-- start of Supplied material --

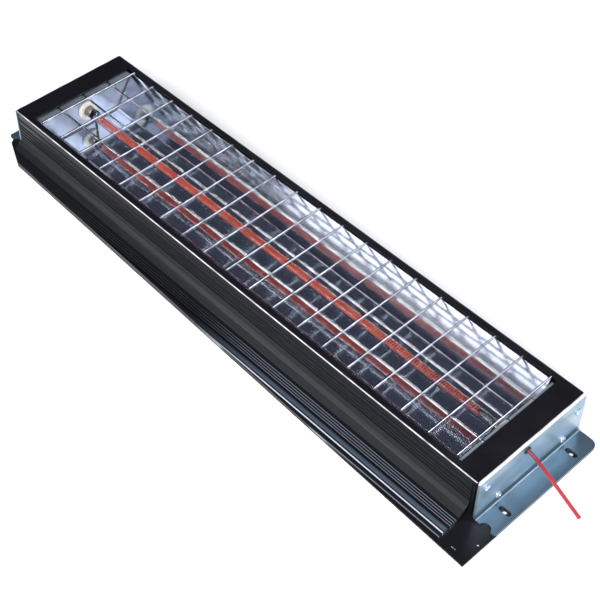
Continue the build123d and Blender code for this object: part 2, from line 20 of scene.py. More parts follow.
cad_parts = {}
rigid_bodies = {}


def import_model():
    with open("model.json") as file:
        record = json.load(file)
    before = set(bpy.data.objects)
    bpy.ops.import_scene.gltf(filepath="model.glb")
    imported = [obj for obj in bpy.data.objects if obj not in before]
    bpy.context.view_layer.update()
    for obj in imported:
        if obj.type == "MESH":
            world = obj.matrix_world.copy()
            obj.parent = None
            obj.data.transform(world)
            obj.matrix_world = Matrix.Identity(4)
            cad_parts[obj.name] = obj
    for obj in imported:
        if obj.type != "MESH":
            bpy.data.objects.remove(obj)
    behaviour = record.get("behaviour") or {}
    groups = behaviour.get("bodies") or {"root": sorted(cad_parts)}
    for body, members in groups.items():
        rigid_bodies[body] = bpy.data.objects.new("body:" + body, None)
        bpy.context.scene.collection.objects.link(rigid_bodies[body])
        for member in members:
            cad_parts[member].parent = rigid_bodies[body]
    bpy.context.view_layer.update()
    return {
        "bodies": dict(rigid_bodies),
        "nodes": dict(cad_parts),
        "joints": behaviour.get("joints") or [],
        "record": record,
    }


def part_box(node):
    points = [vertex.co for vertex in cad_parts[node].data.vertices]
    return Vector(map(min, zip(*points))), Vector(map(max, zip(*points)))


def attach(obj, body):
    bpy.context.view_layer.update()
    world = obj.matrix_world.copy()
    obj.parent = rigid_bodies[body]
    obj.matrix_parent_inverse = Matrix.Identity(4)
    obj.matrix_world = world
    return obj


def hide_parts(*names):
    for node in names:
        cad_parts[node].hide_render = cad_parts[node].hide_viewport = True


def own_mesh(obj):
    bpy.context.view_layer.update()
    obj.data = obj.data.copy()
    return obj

-- end of Supplied material --

To do: Quote every line of the data, word for word.

Result below:
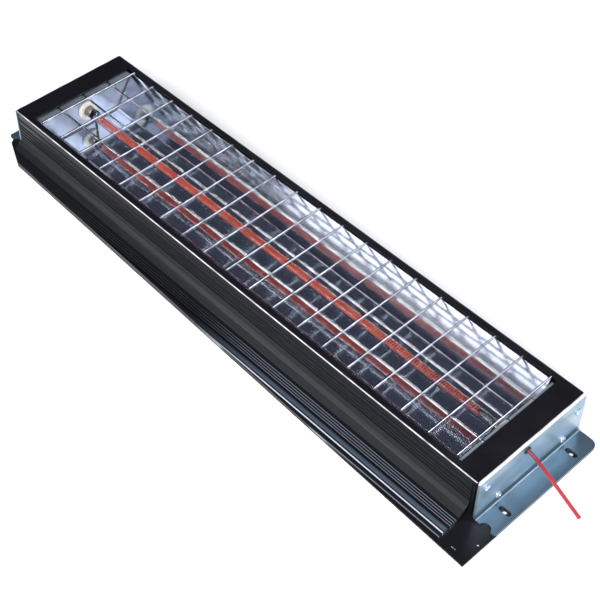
Continue the build123d and Blender code for this object: part 2, from line 20 of scene.py. More parts follow.
cad_parts = {}
rigid_bodies = {}


def import_model():
    with open("model.json") as file:
        record = json.load(file)
    before = set(bpy.data.objects)
    bpy.ops.import_scene.gltf(filepath="model.glb")
    imported = [obj for obj in bpy.data.objects if obj not in before]
    bpy.context.view_layer.update()
    for obj in imported:
        if obj.type == "MESH":
            world = obj.matrix_world.copy()
            obj.parent = None
            obj.data.transform(world)
            obj.matrix_world = Matrix.Identity(4)
            cad_parts[obj.name] = obj
    for obj in imported:
        if obj.type != "MESH":
            bpy.data.objects.remove(obj)
    behaviour = record.get("behaviour") or {}
    groups = behaviour.get("bodies") or {"root": sorted(cad_parts)}
    for body, members in groups.items():
        rigid_bodies[body] = bpy.data.objects.new("body:" + body, None)
        bpy.context.scene.collection.objects.link(rigid_bodies[body])
        for member in members:
            cad_parts[member].parent = rigid_bodies[body]
    bpy.context.view_layer.update()
    return {
        "bodies": dict(rigid_bodies),
        "nodes": dict(cad_parts),
        "joints": behaviour.get("joints") or [],
        "record": record,
    }


def part_box(node):
    points = [vertex.co for vertex in cad_parts[node].data.vertices]
    return Vector(map(min, zip(*points))), Vector(map(max, zip(*points)))


def attach(obj, body):
    bpy.context.view_layer.update()
    world = obj.matrix_world.copy()
    obj.parent = rigid_bodies[body]
    obj.matrix_parent_inverse = Matrix.Identity(4)
    obj.matrix_world = world
    return obj


def hide_parts(*names):
    for node in names:
        cad_parts[node].hide_render = cad_parts[node].hide_viewport = True


def own_mesh(obj):
    bpy.context.view_layer.update()
    obj.data = obj.data.copy()
    return obj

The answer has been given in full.